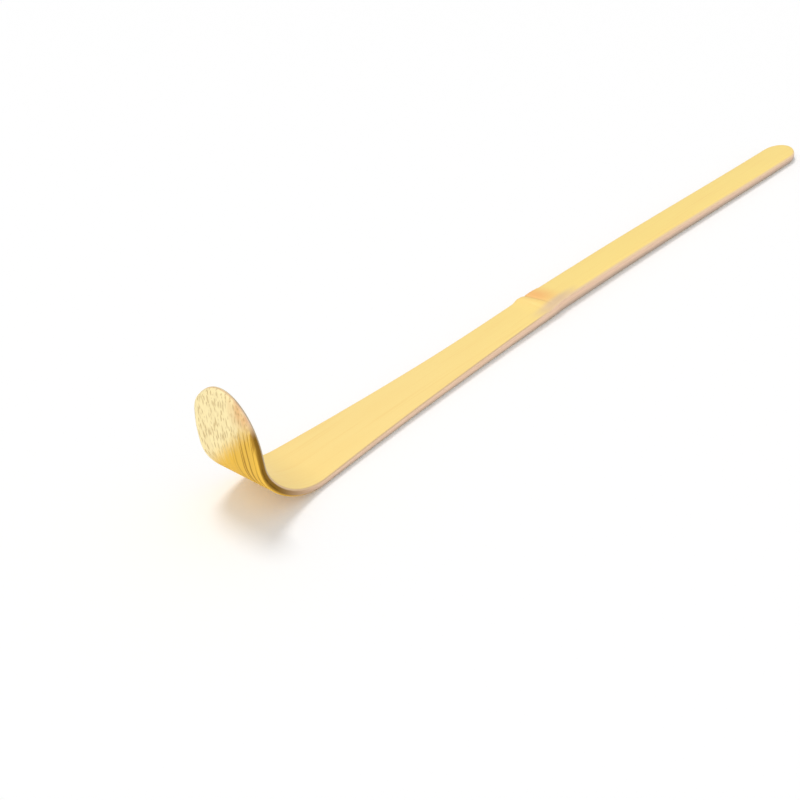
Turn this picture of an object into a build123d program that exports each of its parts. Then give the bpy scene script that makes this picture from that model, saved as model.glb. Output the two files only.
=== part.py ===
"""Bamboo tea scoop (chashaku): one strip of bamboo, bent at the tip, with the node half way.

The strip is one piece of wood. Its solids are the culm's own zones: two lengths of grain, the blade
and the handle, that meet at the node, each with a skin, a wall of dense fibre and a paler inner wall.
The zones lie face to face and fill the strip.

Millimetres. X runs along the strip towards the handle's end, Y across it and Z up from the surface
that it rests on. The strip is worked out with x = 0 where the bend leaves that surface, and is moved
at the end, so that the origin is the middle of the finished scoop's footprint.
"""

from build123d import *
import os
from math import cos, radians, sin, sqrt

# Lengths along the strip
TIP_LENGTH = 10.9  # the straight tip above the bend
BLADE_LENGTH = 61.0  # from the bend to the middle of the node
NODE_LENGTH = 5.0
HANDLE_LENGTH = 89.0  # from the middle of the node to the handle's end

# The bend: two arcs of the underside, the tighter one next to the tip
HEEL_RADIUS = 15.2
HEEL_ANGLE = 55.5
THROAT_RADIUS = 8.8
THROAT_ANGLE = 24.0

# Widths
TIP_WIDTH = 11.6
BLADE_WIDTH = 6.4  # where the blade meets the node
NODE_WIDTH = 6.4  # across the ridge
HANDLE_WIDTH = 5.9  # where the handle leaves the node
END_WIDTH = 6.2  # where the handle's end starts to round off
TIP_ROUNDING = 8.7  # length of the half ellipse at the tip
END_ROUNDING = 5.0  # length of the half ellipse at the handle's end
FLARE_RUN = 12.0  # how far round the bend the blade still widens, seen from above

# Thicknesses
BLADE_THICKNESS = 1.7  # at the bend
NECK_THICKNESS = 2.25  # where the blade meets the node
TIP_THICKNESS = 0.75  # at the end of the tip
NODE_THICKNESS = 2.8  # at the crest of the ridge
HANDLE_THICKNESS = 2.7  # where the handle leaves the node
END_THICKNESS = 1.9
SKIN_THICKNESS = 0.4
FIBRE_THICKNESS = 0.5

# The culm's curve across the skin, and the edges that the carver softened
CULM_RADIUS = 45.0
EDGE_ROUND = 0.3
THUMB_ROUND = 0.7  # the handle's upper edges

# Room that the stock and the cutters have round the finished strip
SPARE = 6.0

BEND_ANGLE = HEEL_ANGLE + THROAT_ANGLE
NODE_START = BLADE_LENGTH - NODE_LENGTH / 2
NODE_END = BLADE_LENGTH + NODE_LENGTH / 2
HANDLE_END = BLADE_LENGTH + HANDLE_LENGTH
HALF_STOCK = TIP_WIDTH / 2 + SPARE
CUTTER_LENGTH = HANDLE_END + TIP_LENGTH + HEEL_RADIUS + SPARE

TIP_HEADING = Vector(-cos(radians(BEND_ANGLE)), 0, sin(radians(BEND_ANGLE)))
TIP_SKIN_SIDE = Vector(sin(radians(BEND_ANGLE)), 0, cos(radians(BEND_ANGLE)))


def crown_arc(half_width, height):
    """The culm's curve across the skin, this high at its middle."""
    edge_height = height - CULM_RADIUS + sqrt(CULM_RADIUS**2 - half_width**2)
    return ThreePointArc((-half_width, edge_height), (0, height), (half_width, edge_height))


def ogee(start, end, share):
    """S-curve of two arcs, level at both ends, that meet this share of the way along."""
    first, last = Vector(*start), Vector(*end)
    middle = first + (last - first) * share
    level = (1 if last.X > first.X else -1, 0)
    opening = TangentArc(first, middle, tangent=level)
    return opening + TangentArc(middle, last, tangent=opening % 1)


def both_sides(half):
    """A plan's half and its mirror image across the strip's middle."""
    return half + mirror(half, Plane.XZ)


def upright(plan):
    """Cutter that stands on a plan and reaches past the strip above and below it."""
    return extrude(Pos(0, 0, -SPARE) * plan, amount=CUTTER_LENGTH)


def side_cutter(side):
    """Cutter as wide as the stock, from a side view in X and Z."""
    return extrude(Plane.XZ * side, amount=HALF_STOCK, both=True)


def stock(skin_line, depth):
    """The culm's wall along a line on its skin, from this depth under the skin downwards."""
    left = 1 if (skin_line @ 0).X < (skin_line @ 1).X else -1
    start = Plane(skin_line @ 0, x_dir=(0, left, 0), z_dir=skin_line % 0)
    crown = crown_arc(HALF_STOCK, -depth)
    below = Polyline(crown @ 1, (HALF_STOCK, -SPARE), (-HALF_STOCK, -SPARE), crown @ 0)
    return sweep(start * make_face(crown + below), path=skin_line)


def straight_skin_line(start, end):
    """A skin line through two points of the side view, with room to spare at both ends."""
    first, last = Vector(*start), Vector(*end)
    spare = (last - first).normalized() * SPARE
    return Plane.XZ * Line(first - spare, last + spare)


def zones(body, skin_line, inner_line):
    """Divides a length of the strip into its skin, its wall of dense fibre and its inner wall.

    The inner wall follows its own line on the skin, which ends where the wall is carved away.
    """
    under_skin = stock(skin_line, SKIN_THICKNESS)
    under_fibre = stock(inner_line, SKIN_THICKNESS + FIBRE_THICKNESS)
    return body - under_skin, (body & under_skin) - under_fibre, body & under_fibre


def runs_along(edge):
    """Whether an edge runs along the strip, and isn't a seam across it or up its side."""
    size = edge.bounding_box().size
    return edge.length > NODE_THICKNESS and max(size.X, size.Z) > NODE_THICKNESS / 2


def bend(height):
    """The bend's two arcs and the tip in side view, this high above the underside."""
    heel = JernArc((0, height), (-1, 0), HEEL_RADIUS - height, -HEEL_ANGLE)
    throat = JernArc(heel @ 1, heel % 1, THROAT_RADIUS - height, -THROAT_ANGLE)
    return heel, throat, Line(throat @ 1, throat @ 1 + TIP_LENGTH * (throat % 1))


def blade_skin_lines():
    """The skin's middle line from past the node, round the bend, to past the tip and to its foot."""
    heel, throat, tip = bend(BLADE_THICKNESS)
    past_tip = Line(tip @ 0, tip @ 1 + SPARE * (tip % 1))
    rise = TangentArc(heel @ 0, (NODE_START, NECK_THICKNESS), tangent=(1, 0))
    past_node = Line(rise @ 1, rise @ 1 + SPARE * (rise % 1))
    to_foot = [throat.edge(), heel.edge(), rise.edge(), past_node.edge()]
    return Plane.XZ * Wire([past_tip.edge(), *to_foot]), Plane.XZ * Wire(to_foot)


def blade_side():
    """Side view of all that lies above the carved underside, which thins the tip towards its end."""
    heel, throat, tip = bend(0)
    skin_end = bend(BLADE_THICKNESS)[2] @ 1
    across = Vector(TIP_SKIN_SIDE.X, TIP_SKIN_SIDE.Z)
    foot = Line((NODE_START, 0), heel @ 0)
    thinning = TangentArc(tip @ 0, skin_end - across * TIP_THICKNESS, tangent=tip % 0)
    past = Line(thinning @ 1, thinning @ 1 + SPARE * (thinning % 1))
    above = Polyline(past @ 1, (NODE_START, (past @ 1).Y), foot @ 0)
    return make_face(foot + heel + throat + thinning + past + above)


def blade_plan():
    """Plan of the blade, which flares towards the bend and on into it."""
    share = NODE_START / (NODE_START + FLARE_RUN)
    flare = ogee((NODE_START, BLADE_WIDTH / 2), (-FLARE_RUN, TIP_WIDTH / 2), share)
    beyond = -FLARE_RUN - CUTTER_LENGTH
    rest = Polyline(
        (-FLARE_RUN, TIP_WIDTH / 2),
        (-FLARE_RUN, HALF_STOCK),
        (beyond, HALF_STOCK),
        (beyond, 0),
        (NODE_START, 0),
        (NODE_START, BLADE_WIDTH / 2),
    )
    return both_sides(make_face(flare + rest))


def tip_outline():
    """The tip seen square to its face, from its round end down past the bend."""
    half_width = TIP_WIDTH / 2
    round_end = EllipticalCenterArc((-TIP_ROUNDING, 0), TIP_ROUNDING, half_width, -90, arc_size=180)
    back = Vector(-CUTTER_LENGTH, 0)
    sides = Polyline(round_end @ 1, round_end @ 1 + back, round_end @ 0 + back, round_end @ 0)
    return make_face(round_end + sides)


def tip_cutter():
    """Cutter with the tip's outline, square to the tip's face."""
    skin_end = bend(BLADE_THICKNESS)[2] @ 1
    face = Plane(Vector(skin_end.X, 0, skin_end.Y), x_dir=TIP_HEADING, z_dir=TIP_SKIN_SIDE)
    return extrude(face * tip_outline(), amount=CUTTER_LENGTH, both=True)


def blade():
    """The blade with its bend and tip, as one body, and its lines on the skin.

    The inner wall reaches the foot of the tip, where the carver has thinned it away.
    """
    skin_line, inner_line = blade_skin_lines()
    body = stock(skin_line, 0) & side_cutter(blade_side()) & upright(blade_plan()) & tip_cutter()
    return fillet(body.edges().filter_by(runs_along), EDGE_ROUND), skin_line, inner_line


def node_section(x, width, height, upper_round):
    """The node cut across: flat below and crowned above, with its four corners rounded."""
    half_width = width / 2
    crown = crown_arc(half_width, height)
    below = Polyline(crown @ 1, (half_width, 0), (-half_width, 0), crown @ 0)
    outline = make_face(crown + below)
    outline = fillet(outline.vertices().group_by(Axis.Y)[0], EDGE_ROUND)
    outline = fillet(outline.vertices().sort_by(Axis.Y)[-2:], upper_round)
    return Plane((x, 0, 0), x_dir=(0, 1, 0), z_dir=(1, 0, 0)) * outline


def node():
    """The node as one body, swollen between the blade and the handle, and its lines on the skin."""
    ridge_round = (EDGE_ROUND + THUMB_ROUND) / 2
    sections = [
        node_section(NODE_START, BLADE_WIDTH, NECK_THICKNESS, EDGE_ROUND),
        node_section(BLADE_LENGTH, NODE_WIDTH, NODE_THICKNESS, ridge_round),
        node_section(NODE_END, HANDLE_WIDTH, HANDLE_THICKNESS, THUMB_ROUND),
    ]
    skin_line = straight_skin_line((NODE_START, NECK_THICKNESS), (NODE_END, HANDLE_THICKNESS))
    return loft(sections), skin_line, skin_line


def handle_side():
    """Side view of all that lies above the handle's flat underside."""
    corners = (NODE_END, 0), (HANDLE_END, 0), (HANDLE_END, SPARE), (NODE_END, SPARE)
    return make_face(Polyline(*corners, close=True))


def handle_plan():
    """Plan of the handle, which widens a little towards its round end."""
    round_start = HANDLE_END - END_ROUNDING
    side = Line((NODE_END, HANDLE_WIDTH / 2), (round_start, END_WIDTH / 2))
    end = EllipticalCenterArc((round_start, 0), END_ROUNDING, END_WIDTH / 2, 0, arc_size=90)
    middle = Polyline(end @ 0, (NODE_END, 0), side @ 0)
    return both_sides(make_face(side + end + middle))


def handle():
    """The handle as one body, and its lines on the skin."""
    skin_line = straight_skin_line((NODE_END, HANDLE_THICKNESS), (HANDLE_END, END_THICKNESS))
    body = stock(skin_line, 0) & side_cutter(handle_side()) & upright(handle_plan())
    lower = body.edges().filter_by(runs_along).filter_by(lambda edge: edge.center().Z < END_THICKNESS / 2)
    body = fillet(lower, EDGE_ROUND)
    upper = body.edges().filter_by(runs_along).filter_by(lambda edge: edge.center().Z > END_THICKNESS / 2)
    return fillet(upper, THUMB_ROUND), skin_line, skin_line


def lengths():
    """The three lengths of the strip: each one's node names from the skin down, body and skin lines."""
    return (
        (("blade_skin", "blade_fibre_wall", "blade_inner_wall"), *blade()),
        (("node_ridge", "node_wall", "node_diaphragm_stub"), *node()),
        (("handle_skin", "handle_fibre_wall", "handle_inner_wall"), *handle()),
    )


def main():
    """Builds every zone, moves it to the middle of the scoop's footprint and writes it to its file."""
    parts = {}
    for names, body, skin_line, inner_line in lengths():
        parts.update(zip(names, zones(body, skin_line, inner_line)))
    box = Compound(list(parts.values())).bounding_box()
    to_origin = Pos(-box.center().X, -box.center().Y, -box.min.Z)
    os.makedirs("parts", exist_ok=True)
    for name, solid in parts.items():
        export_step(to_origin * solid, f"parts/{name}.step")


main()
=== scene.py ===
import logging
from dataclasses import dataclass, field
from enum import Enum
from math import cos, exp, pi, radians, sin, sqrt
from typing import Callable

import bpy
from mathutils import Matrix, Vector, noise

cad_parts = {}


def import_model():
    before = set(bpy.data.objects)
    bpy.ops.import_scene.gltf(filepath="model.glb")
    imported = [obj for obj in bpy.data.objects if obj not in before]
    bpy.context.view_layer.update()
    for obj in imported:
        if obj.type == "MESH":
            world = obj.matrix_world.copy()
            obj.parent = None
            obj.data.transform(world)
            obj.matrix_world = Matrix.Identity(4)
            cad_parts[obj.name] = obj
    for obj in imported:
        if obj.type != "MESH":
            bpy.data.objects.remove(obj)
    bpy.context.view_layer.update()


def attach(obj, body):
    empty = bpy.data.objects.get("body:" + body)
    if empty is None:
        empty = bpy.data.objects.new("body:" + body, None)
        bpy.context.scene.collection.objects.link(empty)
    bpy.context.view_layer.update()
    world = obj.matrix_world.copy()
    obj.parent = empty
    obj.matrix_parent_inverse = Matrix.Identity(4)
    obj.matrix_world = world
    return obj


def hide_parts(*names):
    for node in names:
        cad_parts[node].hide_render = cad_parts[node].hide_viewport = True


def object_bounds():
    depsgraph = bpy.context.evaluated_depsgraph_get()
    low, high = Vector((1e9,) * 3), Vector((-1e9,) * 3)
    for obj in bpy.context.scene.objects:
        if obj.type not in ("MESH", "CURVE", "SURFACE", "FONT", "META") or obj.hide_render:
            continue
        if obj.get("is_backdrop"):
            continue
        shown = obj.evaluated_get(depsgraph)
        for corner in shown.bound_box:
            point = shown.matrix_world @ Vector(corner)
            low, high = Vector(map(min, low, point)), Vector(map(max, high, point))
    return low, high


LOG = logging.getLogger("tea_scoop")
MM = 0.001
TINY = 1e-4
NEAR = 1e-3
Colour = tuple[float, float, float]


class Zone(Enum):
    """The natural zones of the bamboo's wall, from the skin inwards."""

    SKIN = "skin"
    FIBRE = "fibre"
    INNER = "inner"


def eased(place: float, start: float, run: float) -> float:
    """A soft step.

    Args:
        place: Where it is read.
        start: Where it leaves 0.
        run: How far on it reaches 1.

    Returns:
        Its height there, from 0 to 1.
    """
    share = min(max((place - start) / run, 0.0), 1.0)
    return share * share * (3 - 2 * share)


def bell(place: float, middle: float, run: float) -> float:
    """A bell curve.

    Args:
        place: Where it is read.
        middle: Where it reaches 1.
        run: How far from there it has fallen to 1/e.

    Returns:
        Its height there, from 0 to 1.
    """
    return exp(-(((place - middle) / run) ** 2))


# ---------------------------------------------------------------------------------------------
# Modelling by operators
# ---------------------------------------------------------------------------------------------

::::

* WRITTEN PROBLEM
Exactly the lines from the line that has "for names, body, skin_line, inner_line" through the line that has "before = set(bpy.data.objects)" are to be repeated, both included, with nothing added.

* TASK SOLUTION
    for names, body, skin_line, inner_line in lengths():
        parts.update(zip(names, zones(body, skin_line, inner_line)))
    box = Compound(list(parts.values())).bounding_box()
    to_origin = Pos(-box.center().X, -box.center().Y, -box.min.Z)
    os.makedirs("parts", exist_ok=True)
    for name, solid in parts.items():
        export_step(to_origin * solid, f"parts/{name}.step")


main()
=== scene.py ===
import logging
from dataclasses import dataclass, field
from enum import Enum
from math import cos, exp, pi, radians, sin, sqrt
from typing import Callable

import bpy
from mathutils import Matrix, Vector, noise

cad_parts = {}


def import_model():
    before = set(bpy.data.objects)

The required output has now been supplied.